HUMAN DERIVED ORGANOIDS TO STUDY INFECTION BIOLOGY

A human model system is preferable to animal models when studying infectious diseases pathogenesis because pathogens often have a narrow species or tissue tropism, meaning that they infect only certain species and sometimes certain cell types.

For decades there were not any methods to culture human noroviruses which cause acute gastroenteritis and can be fatal in young children’s or in old individuals. (1)

ORGANOIDS TO STUDY VIRUSES

It has recently become possible to successfully grow virus in culture by using a human intestinal organoid-derived epithelial monolayer, which led to the finding that certain viral strains specifically require both certain bile components and the activity of host galactoside 2-aplha-l-fucosyltransferases 2, an enzyme responsible for infections (2), which mirrors the patterns of epidemiological studies.

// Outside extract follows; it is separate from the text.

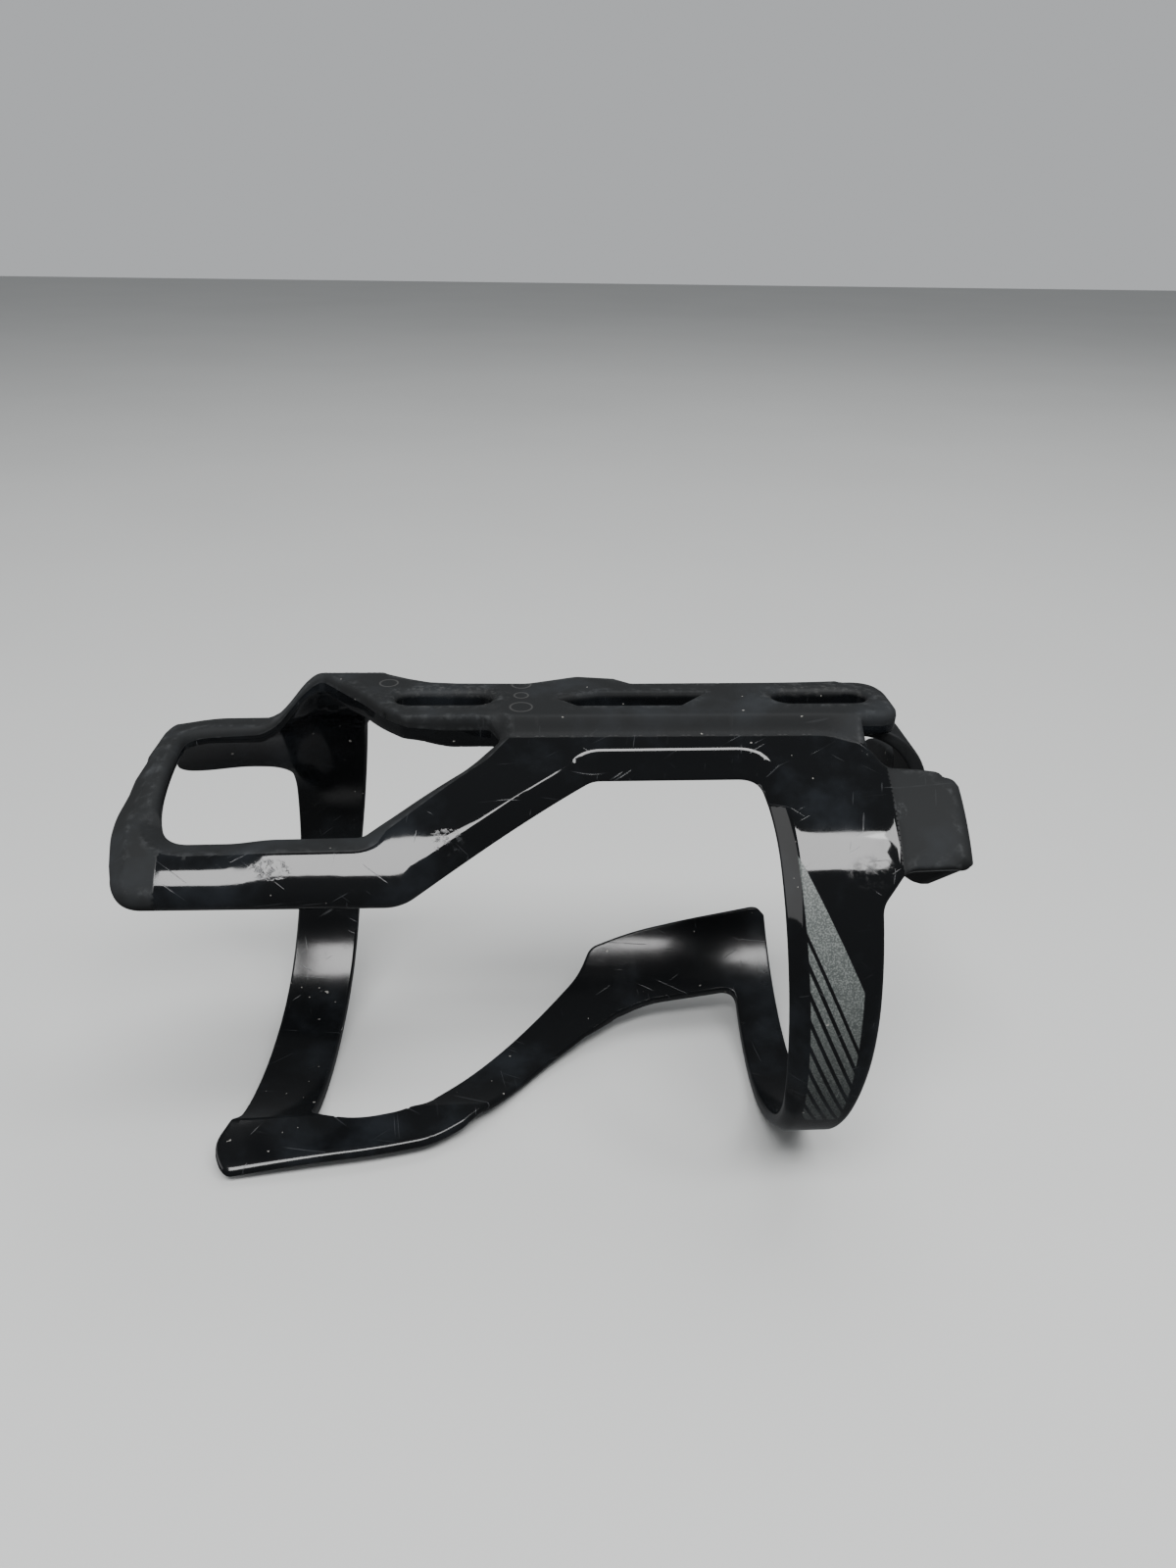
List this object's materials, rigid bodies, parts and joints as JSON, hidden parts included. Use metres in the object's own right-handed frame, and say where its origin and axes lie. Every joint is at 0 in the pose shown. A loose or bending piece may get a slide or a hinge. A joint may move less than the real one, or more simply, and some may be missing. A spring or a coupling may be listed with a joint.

Human airway organoids are suitable models for the study of respiratory viruses. Respiratory syncytical virus (RSV) is a single-stranded RNA virus that is significant threat to young infants and the elderly. (3)

It was also shown to successfully infect human airway organoids and to cause dramatic changes to epithelial morphology and function. The human airway organoid system has also been used to assess the infection of animal borne influenza viruses. (4) the diversity of two viral surface molecules- hemagglutinin and neuraminidase-has previously made it difficult to predict the infectivity of these viruses in humans. (5) The human airway organoids faithfully simulate human airway epithelium, and provide a platform for rapidly testing the infectivity of new emerging influenza viruses.

REFERENCES:

1. Ramani, S., Atmar, R. L. & Estes, M. K. Epidemiology of human noroviruses and updates on vaccine development. Curr. Opin. Gastroenterol. 30, 25–33 (2014).

2. Ettayebi, K. et al. Replication of human noroviruses in stem cell-derived human enteroids. Science353, 1387–1393 (2016). Ettayebi et al. demonstrate that organoid culture systems can support research on difficult pathogens that previously could not be cultivated.

3. Sachs, N. et al. Long-term expanding human airway organoids for disease modeling. EMBO J. 38, e100300 (2019).

4. To, K. K., Chan, J. F., Chen, H., Li, L. & Yuen, K. Y. The emergence of influenza A H7N9 in human beings 16 years after influenza A H5N1: a tale of two cities. Lancet Infect. Dis. 13, 809–821 (2013).

5. McAuley, J. L., Gilbertson, B. P., Trifkovic, S., Brown, L. E. & McKimm-Breschkin, J. L. Influenza virus neuraminidase structure and functions. Front. Microbiol. 10, 39 (2019).